Do you really need Cat6A or will Cat6 be fine? Here’s the practical breakdown. Cat5e: 1 Gbps max at 100 meters, 100 MHz bandwidth. Cat6: 1 Gbps at 100 meters, 250 MHz bandwidth, 10 Gbps at 55 meters. Cat6A: 10 Gbps at 100 meters, 500 MHz bandwidth. For 2024 and beyond, I don’t run Cat5e in new construction - the price difference is minimal and you can’t go back and upgrade cable after the walls are closed.
Cat6 vs Cat6A: Cat6A is physically larger (about 0.354" vs 0.235" diameter), which affects conduit fill calculations and bend radius. It’s also more expensive - roughly 30-50% more per foot. For most residential applications, Cat6 is completely adequate. Run Cat6A if the customer has or plans 10Gbps network equipment, is running a home lab or server room, or if they’re in a high-RF-interference environment.
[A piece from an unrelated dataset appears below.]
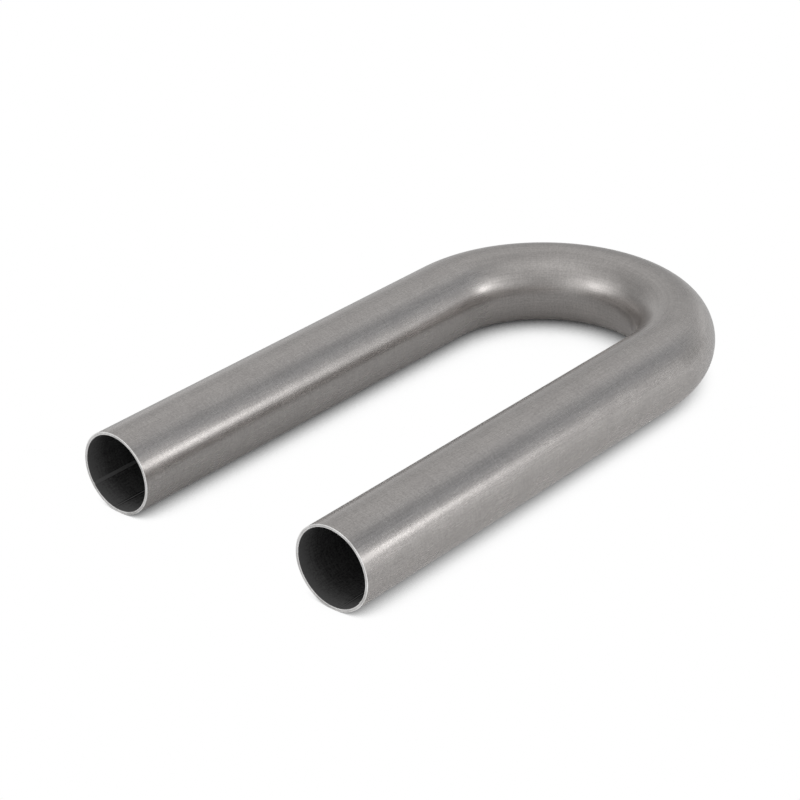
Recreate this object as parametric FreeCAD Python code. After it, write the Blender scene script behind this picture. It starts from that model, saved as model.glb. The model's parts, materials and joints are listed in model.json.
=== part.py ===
import FreeCAD, Part
import math
import os

# Return bend: one length of round steel tube, bent through a half turn into a U with two equal straight
# legs. It lies flat. X runs across the legs, +Y towards the closed end, +Z up. The origin is the middle of
# the part's floor rectangle, so both open mouths face -Y.

# Driving dimensions, in millimetres and degrees

# tube
outside_diameter = 47.625
wall = 1.65

# route of the tube's centreline
centreline_radius = 76.9
bend_angle = 180.0
leg_length = 270.7

# what bending does to the section: its side nearest the bend's centre flattens, and the bore drifts away
# from that centre, so the wall is thick inside the bend and thin outside it
inner_flattening = 1.2
bore_drift = 0.25
ease_in_angle = 35.0

# chamfer on the inner and outer edges of the cut ends
edge_break = 0.25

# widest turn that one cubic span of the bend's surface takes
span_angle = 15.0

# Values that follow from them

outside_radius = outside_diameter / 2.0
bore_radius = outside_radius - wall
span_count = math.ceil(bend_angle / span_angle)
closed_end = centreline_radius + outside_radius
bend_centre = FreeCAD.Vector(0.0, (leg_length - closed_end) / 2.0, outside_radius)
up = FreeCAD.Vector(0.0, 0.0, 1.0)

# A round section is four quarter arcs: nine control points 45 degrees apart, of which every other one is a
# corner that stands off the arc and weighs less.
quarters = 4
corner_weight = math.cos(math.pi / quarters)
section_weights = [corner_weight if place % 2 else 1.0 for place in range(2 * quarters + 1)]


def outward(turn):
    """Unit vector from the bend's centre to the tube, after a turn in radians from the +X leg."""
    return FreeCAD.Vector(math.cos(turn), math.sin(turn), 0.0)


def onward(turn):
    """Unit vector along the tube, after a turn in radians from the +X leg."""
    return up.cross(outward(turn))


def distortion(turn):
    """Share of the full distortion, from none at a tangent to all past the ease-in, and its rate."""
    ease_in = math.radians(ease_in_angle)
    left = math.radians(bend_angle) - turn
    reach = max(0.0, min(turn, left) / ease_in)
    if reach >= 1.0:
        return 1.0, 0.0
    rate = 6.0 * reach * (1.0 - reach) / ease_in
    return reach * reach * (3.0 - 2.0 * reach), rate if turn < left else -rate


def section_pole(turn, place, radius, drift):
    """One control point of the section after a turn, and its travel per radian of turn.

    The places go round the section from its top, over the side away from the bend's centre.
    """
    angle = place * math.pi / quarters
    side = math.sin(angle) / section_weights[place]
    rise = math.cos(angle) / section_weights[place]
    share, rate = distortion(turn)
    shift = drift + inner_flattening * (1.0 - side) / 2.0
    reach = centreline_radius + radius * side + share * shift
    pole = bend_centre + outward(turn) * reach + up * (radius * rise)
    travel = onward(turn) * reach + outward(turn) * (rate * shift)
    return pole, travel


def pole_row(place, radius, drift):
    """Control points of one place along the bend: a cubic for each span, tangent to the travel at its ends."""
    span = math.radians(bend_angle) / span_count
    row = []
    for station in range(span_count + 1):
        pole, travel = section_pole(station * span, place, radius, drift)
        handle = travel * (span / 3.0)
        if station > 0:
            row.append(pole - handle)
        if station in (0, span_count):
            row.append(pole)
        if station < span_count:
            row.append(pole + handle)
    return row


def bend_face(radius, drift):
    """Round skin of the bend, closed on itself at the top and open at the two tangents."""
    rows = [pole_row(place, radius, drift) for place in range(len(section_weights))]
    weights = [[weight] * len(rows[0]) for weight in section_weights]
    round_knots = list(range(quarters + 1))
    round_multiplicities = [3] + [2] * (quarters - 1) + [3]
    bend_knots = list(range(span_count + 1))
    bend_multiplicities = [4] + [2] * (span_count - 1) + [4]
    skin = Part.BSplineSurface()
    skin.buildFromPolesMultsKnots(
        rows, round_multiplicities, bend_multiplicities, round_knots, bend_knots, False, False, 2, 3, weights
    )
    return skin.toShape()


def bend_solid(radius, drift):
    """The bend filled, between flat faces at its two tangents."""
    skin = bend_face(radius, drift)
    lids = [Part.Face(Part.Wire([edge])) for edge in skin.Edges if edge.isClosed()]
    sewn = Part.Compound([skin] + lids)
    sewn.sewShape()
    return Part.Solid(sewn.Shells[0])


def ring(centre, direction, radius):
    """Circle about the tube's axis, begun at its top."""
    circle = Part.Circle(centre, direction, radius)
    circle.XAxis = up
    return Part.Wire([circle.toShape()])


def leg_solid(turn, direction, radius, mouth_radius):
    """One leg filled, from its tangent to its mouth, where the edge break narrows or widens it."""
    tangent = bend_centre + outward(turn) * centreline_radius
    inset = tangent + direction * (leg_length - edge_break)
    mouth = tangent + direction * leg_length
    rings = [
        ring(tangent, direction, radius),
        ring(inset, direction, radius),
        ring(mouth, direction, mouth_radius),
    ]
    return Part.makeLoft(rings, True, True)


def filled_tube(radius, drift, mouth_radius):
    """Bend and legs filled to one surface of the tube, its outside or its bore."""
    last_turn = math.radians(bend_angle)
    legs = [
        leg_solid(0.0, onward(0.0) * -1.0, radius, mouth_radius),
        leg_solid(last_turn, onward(last_turn), radius, mouth_radius),
    ]
    return bend_solid(radius, drift).fuse(legs)


outside = filled_tube(outside_radius, 0.0, outside_radius - edge_break)
bore = filled_tube(bore_radius, bore_drift, bore_radius + edge_break)
bent_tube = outside.cut(bore).Solids[0]

os.makedirs("parts", exist_ok=True)
bent_tube.exportStep("parts/bent_tube.step")
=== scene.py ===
"""Return bend: a satin stainless tube bent into a U, dressed for its photograph on a white floor."""

import json
import logging
import math
from dataclasses import dataclass
from enum import Enum
from typing import Any

import bpy
from mathutils import Matrix, Vector


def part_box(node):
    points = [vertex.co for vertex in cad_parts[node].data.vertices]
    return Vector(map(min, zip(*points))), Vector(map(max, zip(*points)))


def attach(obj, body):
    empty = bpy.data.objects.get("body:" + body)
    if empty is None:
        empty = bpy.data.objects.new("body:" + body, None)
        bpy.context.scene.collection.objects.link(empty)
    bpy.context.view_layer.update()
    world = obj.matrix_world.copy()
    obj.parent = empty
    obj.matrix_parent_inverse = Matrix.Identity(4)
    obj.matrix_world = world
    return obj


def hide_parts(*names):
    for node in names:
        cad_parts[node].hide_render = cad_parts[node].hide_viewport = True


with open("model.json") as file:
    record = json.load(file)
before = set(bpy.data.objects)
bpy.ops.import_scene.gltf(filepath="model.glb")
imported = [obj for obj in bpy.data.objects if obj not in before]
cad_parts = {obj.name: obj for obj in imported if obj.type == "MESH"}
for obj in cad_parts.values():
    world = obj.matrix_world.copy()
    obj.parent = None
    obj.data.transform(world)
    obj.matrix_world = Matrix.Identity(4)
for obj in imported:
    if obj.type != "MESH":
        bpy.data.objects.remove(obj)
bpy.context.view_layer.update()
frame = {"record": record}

LOG = logging.getLogger("return_bend")
MILLIMETRE = 0.001
FULL_TURN = 2.0 * math.pi
QUARTER_TURN = math.pi / 2.0

# What the tube's form leaves on its mesh for the finishes: the place on the skin of the unbent tube, the
# surface that a face belongs to, and an accent whose meaning depends on the surface
PLACE_ATTRIBUTE = "skin_place"
SURFACE_ATTRIBUTE = "surface"
ACCENT_ATTRIBUTE = "accent"

# The colour inputs and the colour output of a Mix node, by place
MIX_FIRST, MIX_SECOND, MIX_RESULT = 6, 7, 2

# How near two whole numbers have to be for a Compare operation to call them the same
WHOLE_NUMBER_TOLERANCE = 0.5

Number = int | float
Colour = tuple[float, float, float]
WHITE: Colour = (1.0, 1.0, 1.0)


class Surface(Enum):
    """The three surfaces of the tube, each with a finish of its own."""

    OUTSIDE = 0
    BORE = 1
    CUT_END = 2


class Value:
    """A node's output that takes part in Python expressions. Each operation adds a Math node."""

    def __init__(self, wiring: "Wiring", socket: bpy.types.NodeSocket) -> None:
        """Keeps the output and the wiring that it belongs to."""
        self.wiring = wiring
        self.socket = socket

    def math(self, operation: str, *others: "Value | Number") -> "Value":
        """Adds one Math node with this value first.

        Args:
            operation: the node's operation, such as SINE.
            others: the further operands.

        Returns:
            The node's result.
        """
        return self.wiring.math(operation, self, *others)

    def __add__(self, other: "Value | Number") -> "Value":
        """This value plus another."""
        return self.math("ADD", other)

    def __radd__(self, other: Number) -> "Value":
        """A number plus this value."""
        return self.wiring.math("ADD", other, self)

    def __sub__(self, other: "Value | Number") -> "Value":
        """This value less another."""
        return self.math("SUBTRACT", other)

    def __rsub__(self, other: Number) -> "Value":
        """A number less this value."""
        return self.wiring.math("SUBTRACT", other, self)

    def __mul__(self, other: "Value | Number") -> "Value":
        """This value times another."""
        return self.math("MULTIPLY", other)

    def __rmul__(self, other: Number) -> "Value":
        """A number times this value."""
        return self.wiring.math("MULTIPLY", other, self)

    def __truediv__(self, other: "Value | Number") -> "Value":
        """This value over another."""
        return self.math("DIVIDE", other)

    def sin(self) -> "Value":
        """Sine of an angle in radians."""
        return self.math("SINE")

    def cos(self) -> "Value":
        """Cosine of an angle in radians."""
        return self.math("COSINE")

    def unit(self) -> "Value":
        """This value held between 0 and 1."""
        return self.math("MAXIMUM", 0.0).math("MINIMUM", 1.0)

    def eased(self) -> "Value":
        """This value held between 0 and 1, with a level start and end."""
        held = self.unit()
        return held * held * (3.0 - 2.0 * held)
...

One thing to not cheap out on: cable quality within each category varies enormously. A budget Cat6 from an unknown brand might not actually meet Cat6 specs. Belden, Commscope, and Southwire are the names I trust for structured cabling. Fluke test your runs on commercial jobs - the Fluke DSX or similar certification tester will tell you definitively whether your runs pass TIA-568 specs.